====== Input data ======

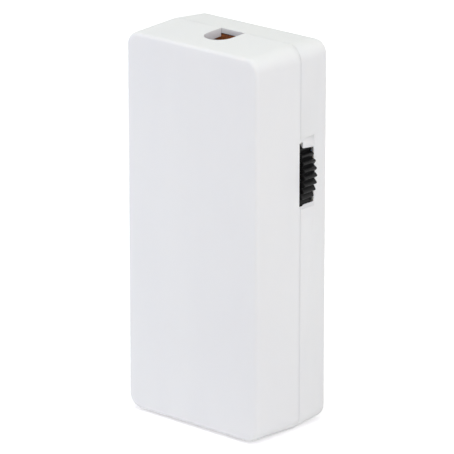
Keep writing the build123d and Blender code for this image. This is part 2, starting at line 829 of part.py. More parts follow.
def triac_leads():
    """Three legs that leave the body along the case and turn down into the board."""
    leads = []
    low_y = board_front_y - leg_below_board
    for step, (x, z) in enumerate(triac_lead_places()):
        y = triac_mid_y + (step - 1) * triac_lead_pitch
        leads.append(bent_leg((1, 0, 0), (x, y, triac_low_z), (x, y, z), (x, low_y, z)))
    return leads


def triac_screw():
    """The screw through the tab into the heat sink."""
    seat_x = triac_x + triac_tab_thickness
    head = bar_along_x(triac_mid_y, triac_hole_z, triac_screw_head_radius, seat_x,
                       seat_x + triac_screw_head_height)
    return head + bar_along_x(triac_mid_y, triac_hole_z, triac_screw_radius, sink_x, seat_x)


def core_ring():
    """The choke core's ring, inside the winding all round."""
    ring = RegularPolygon(choke_outer_radius - choke_wire, hidden_sides)
    ring -= RegularPolygon(choke_inner_radius + choke_wire, hidden_sides)
    return slab(Pos(choke_x, choke_z) * ring, choke_y + choke_wire,
                choke_y + choke_height - choke_wire)


def choke_core():
    """The iron-powder ring."""
    return core_ring()


def choke_winding():
    """The winding, one layer close round the core, open at one side."""
    ring = sector(choke_inner_radius, choke_outer_radius, 0, choke_winding_angle)
    winding = slab(Pos(choke_x, choke_z) * ring, choke_y, choke_y + choke_height)
    return winding - core_ring()


def moulded_box(x, z, width, length, height):
    """A moulded box capacitor on the board, its upper edges bevelled."""
    box = block(x - width / 2, x + width / 2, board_y + seat_gap, board_y + height,
                z - length / 2, z + length / 2)
    return chamfer(box.edges().group_by(Axis.Y)[-1], moulded_edge_bevel)


def axial_part(z, radius, length):
    """A barrel across the case between its two legs."""
    y = board_y + seat_gap + radius
    return bar_along_x(y, z, radius, axial_x - length / 2, axial_x + length / 2)


def component_leads():
    """The tinned legs of the resistors, the diac, the capacitors and the choke."""
    legs = []
    low_y = board_front_y - leg_below_board
    rows = [(z, resistor_radius, resistor_length) for z in resistor_zs]
    for z, radius, length in rows + [(diac_z, diac_radius, diac_length)]:
        y = board_y + seat_gap + radius
        for side in (-1, 1):
            x = axial_x + side * axial_lead_pitch / 2
            end_x = axial_x + side * length / 2
            legs.append(bent_leg((0, 0, 1), (end_x, y, z), (x, y, z), (x, low_y, z)))
    for x, z in upright_leg_places():
        legs.append(leg(x, z, low_y, board_y + seat_gap))
    return legs


def fuse_ends():
    """The middle of each end cap along the case."""
    reach = fuse_length / 2 - fuse_cap_length / 2
    return (fuse_z - reach, fuse_z + reach)


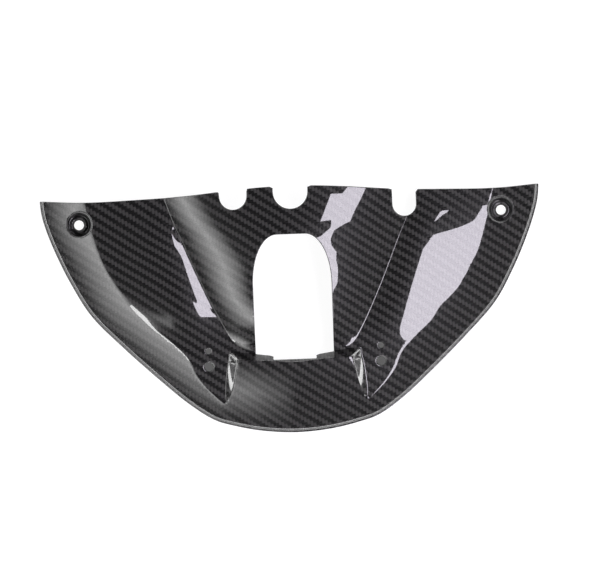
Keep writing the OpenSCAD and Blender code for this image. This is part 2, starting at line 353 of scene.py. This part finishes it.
# Rim's section: distance in from the outline, height, and how far in and down its inside is.
# It is drawn for a rim whose top is at RIM_TOP, and stretched to the real one's height.
RIM_TOP = 6.6
RIM_PATH = [(3.0, 6.28, 0.6, 1.9), (2.5, 5.9, 1.0, 1.7), (2.1, 5.45, 1.3, 1.4),
            (1.8, 4.9, 1.6, 1.0), (1.6, 4.3, 1.75, 0.6), (1.45, 3.5, 1.8, 0.3),
            (1.2, 1.7, 1.8, 0.1), (1.08, 0.8, 1.8, 0), (1.0, 0.6, 1.6, 0.6),
            (0.35, 0.56, 1.0, 0.56), (0.1, 0.44, 0.6, 0.44), (0, 0.22, 0.3, 0.22), (0, 0, 0, 0)]
edges, ring = border(RIM)
start = plan_of(ring)
_, inwards = measured(lambda xy: depth_in(xy, outline_loop), start)
rows, insets = [], []
for e, z, way_in, drop in RIM_PATH:
    place = start - inwards * (RIM_W - e)
    level = skin_height(np.full(len(ring), RIM_W), place[:, 1])
    rows.append(np.column_stack([place, z * level / RIM_TOP]))
    insets.append(np.column_stack([inwards * way_in, -drop * level / RIM_TOP]))
edges, ring = sweep(edges, ring, rows, -inwards, ROLL, insets)
for v in ring:
    v[on] |= FOOT

# Creases: edges run along each fold of the face and a little to both sides of it, so that
# it stays crisp.
CRISP = 0.8
for fold in (CREASE, VALLEY):
    for shift in (-CRISP, 0, CRISP):
        score(lambda xy: np.abs(xy[:, 0]) - glide(fold, xy[:, 1]) + shift, SCORED, 0.35,
              SCORED | RIM | ROLL)


CHIN_WALL_W, CHIN_CRISP = 5.5, 0.6


def chin_wall(level, shift):
    """Depth of the line at a level of the chin's wall, about in millimetres."""
    def depth(xy):
        x, y = np.abs(xy[:, 0]), xy[:, 1]
        e, f = glide(CHIN_EDGE, y), glide(CHIN_FOOT, y)
        te, tf = glide(CHIN_TOP, x), glide(CHIN_TOP_FOOT, x)
        side, top = (f - x) / np.abs(f - e), (tf - y) / np.abs(tf - te)
        return (np.minimum(side, top) - level) * CHIN_WALL_W + shift
    return depth


for level in (0, 1):
    for shift in (-CHIN_CRISP, 0, CHIN_CRISP):
        score(chin_wall(level, shift), SCORED, 0.3, SCORED | RIM | ROLL)

# Cuts: each is made a lip's radius short of its line, and the lip is rounded off later.
# A leg hole has its distance from the mounting line, its radius and its lip's.
LIP = 0.6
WELLS = [(s * 150.3, -18) for s in (-1, 1)]
SEAT_R, SEAT_Z, WELL_R, DRAFT = 7.2, 7.0, 3.5, 0.25
LEGS = {LARGE: (122.0, 3.0, 1.4), SMALL: (111.0, 1.9, 1.0)}
LEG_X = 61.2


def from_centres(xy, centres):
    """Distance from each point to the nearest centre."""
    return np.min([np.hypot(*(xy - c).T) for c in centres], axis=0)


def leg_centres(drop):
    return [(s * LEG_X, -drop) for s in (-1, 1)]


def mount_depth(xy):
    return depth_in(xy, mount_line)


def window_depth(xy):
    return -depth_in(xy, window_line)


def well_depth(xy):
    rise = (from_centres(xy, WELLS) - 0.4 - SEAT_R) / DRAFT
    return SEAT_Z + np.minimum(rise, 60) - face_height(xy)


trim(lambda xy: mount_depth(xy) - LIP, MOUNT)
trim(lambda xy: window_depth(xy) - LIP, WINDOW)
for bit, (drop, radius, lip) in LEGS.items():
    trim(lambda xy: from_centres(xy, leg_centres(drop)) - radius - lip, bit, 0.4)
trim(well_depth, WELL)

# Where a cut ran across another, the open edges by the window are marked as its own.
loose = [e for e in bm.edges if e.is_boundary and not e.verts[0][on] & e.verts[1][on]]
for v in {v for e in loose for v in e.verts if abs(window_depth(plan_of([v]))[0]) < 3}:
    v[on] |= WINDOW

face_verts = [v for v in bm.verts if not v[on] & ROLL]
xy = plan_of(face_verts)
for v, z in zip(face_verts, face_height(xy)):
    v.co.z = z
    v[cloth] = v.co

# Inner face: a copy of the outer one, a wall's thickness inside it.
twins = bmesh.ops.duplicate(bm, geom=[*bm.verts, *bm.edges, *bm.faces])
inner_verts = [g for g in twins["geom"] if isinstance(g, bmesh.types.BMVert)]
inner_faces = [g for g in twins["geom"] if isinstance(g, bmesh.types.BMFace)]
twin = twins["vert_map"]
for v in inner_verts:
    v.co += v[inset]
    v[on] = 0


def close(edges, ring, rows, out):
    """Sweeps a cut's wall from the outer face through its rows, and joins it to the inner one."""
    inside = np.array([twin[v].co for v in ring])
    sweep(edges, ring, [*rows, inside], out)


def slope_along(xy, way):
    """Slope of the face in a direction."""
    return (face_height(xy + way * 0.1) - face_height(xy - way * 0.1)) / 0.2


def round_lip(bit, depth, radius):
    """Rounds a cut's edge over in four rows, then drops its wall to the inner face."""
    edges, ring = border(bit)
    start = np.array([v.co for v in ring])
    _, way = measured(depth, start[:, :2])
    out = -way
    lean = np.clip(slope_along(start[:, :2], out), -0.6, 0.6)
    rows = []
    for a in (20, 42, 66, 90):
        run = radius * sin(radians(a))
        place = start[:, :2] + out * run
        z = start[:, 2] + lean * run - radius * (1 - cos(radians(a)))
        rows.append(np.column_stack([place, z]))
    foot = np.minimum(start[:, 2] - INNER_DROP + 0.2, z - 0.1)
    rows.append(np.column_stack([place, foot]))
    for row in rows:
        row[:, 2] = np.maximum(row[:, 2], 0)
    close(edges, ring, rows, out)


round_lip(MOUNT, mount_depth, LIP)
round_lip(WINDOW, window_depth, LIP)
for bit, (drop, radius, lip) in LEGS.items():
    round_lip(bit, lambda xy: from_centres(xy, leg_centres(drop)), lip)

# Corner wells: a cone down to a flat seat with the bolt hole in it.
edges, ring = border(WELL)
start = np.array([v.co for v in ring])
centre = np.array([WELLS[int(x > 0)] for x in start[:, 0]])
out = start[:, :2] - centre
reach = np.hypot(*out.T)[:, None]
out /= reach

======

● Exercise prompt
Reproduce the entries exactly, starting at their first line and stopping after the line with "return leads".

● Finished exercise
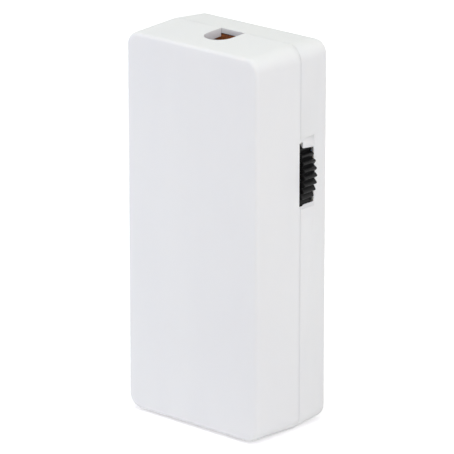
Keep writing the build123d and Blender code for this image. This is part 2, starting at line 829 of part.py. More parts follow.
def triac_leads():
    """Three legs that leave the body along the case and turn down into the board."""
    leads = []
    low_y = board_front_y - leg_below_board
    for step, (x, z) in enumerate(triac_lead_places()):
        y = triac_mid_y + (step - 1) * triac_lead_pitch
        leads.append(bent_leg((1, 0, 0), (x, y, triac_low_z), (x, y, z), (x, low_y, z)))
    return leads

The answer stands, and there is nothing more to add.